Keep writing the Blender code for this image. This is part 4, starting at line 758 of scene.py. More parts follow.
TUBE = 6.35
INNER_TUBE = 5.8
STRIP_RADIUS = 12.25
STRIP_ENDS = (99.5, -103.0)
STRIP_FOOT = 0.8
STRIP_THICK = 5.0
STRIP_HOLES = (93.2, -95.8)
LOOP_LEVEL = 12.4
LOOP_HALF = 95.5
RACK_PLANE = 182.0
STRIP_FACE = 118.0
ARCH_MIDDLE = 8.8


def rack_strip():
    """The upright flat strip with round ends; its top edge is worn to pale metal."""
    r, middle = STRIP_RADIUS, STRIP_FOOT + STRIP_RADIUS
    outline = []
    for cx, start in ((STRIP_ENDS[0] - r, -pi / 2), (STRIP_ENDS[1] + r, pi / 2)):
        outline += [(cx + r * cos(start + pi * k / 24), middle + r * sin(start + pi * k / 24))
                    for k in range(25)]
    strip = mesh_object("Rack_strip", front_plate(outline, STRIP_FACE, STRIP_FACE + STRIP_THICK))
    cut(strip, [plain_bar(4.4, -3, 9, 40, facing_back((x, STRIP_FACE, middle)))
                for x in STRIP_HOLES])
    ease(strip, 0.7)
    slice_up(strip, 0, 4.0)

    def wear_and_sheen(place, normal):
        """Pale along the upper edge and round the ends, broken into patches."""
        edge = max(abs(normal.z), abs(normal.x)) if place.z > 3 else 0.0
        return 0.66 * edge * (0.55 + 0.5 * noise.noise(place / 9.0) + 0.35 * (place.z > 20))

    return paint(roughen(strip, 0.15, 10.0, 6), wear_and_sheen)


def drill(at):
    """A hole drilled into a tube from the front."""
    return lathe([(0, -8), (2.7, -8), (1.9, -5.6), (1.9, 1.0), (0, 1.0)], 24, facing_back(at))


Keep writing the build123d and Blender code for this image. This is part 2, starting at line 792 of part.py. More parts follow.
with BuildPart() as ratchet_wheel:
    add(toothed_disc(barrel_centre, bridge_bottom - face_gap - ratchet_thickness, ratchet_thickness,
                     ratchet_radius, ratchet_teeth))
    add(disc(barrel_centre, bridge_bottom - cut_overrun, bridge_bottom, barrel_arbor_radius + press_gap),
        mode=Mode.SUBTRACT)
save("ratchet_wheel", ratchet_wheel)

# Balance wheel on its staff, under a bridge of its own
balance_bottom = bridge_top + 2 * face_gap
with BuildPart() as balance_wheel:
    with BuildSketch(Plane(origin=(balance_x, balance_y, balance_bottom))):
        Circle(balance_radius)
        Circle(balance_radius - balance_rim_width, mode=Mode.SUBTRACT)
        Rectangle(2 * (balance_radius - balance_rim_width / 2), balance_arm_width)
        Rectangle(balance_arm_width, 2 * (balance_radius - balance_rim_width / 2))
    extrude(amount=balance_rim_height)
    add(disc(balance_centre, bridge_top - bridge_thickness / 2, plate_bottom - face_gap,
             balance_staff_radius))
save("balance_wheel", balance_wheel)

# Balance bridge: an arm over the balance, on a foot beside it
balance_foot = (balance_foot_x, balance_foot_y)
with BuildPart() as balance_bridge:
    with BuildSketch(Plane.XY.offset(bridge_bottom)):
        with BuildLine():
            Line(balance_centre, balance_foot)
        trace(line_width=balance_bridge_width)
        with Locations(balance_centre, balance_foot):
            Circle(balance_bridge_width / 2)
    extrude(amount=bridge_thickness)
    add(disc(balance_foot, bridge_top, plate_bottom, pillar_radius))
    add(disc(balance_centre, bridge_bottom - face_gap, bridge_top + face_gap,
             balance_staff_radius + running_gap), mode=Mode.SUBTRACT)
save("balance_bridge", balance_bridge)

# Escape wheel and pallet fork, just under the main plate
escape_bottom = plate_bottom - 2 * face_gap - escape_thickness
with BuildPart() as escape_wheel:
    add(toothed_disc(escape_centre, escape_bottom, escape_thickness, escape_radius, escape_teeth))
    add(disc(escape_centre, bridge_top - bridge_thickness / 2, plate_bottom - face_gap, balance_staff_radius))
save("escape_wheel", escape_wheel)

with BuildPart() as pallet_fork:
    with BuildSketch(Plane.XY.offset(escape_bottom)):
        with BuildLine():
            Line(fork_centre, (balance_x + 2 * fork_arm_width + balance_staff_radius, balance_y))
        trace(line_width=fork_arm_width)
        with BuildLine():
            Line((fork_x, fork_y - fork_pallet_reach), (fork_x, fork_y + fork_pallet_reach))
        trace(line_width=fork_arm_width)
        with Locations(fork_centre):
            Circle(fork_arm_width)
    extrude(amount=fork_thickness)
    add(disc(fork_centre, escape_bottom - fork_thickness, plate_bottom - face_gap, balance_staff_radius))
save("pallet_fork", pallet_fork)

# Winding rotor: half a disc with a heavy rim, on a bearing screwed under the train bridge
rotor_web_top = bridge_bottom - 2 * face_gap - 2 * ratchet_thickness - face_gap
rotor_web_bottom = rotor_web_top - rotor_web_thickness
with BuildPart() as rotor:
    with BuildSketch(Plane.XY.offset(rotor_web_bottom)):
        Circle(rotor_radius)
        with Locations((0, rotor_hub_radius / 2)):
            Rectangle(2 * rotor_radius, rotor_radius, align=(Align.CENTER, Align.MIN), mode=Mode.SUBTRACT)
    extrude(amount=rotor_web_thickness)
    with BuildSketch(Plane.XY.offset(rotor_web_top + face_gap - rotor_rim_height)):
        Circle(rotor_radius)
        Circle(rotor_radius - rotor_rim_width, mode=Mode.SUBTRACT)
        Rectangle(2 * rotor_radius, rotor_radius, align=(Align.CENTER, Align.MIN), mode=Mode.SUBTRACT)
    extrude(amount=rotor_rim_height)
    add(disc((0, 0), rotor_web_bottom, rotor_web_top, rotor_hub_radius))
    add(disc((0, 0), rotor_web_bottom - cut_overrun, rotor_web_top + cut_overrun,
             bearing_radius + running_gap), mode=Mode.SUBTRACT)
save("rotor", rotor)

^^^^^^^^

■ WHAT TO PRODUCE:
Copy out every line of the material above that mentions the word "This".

■ TASK OUTPUT:
Keep writing the Blender code for this image. This is part 4, starting at line 758 of scene.py. More parts follow.
Keep writing the build123d and Blender code for this image. This is part 2, starting at line 792 of part.py. More parts follow.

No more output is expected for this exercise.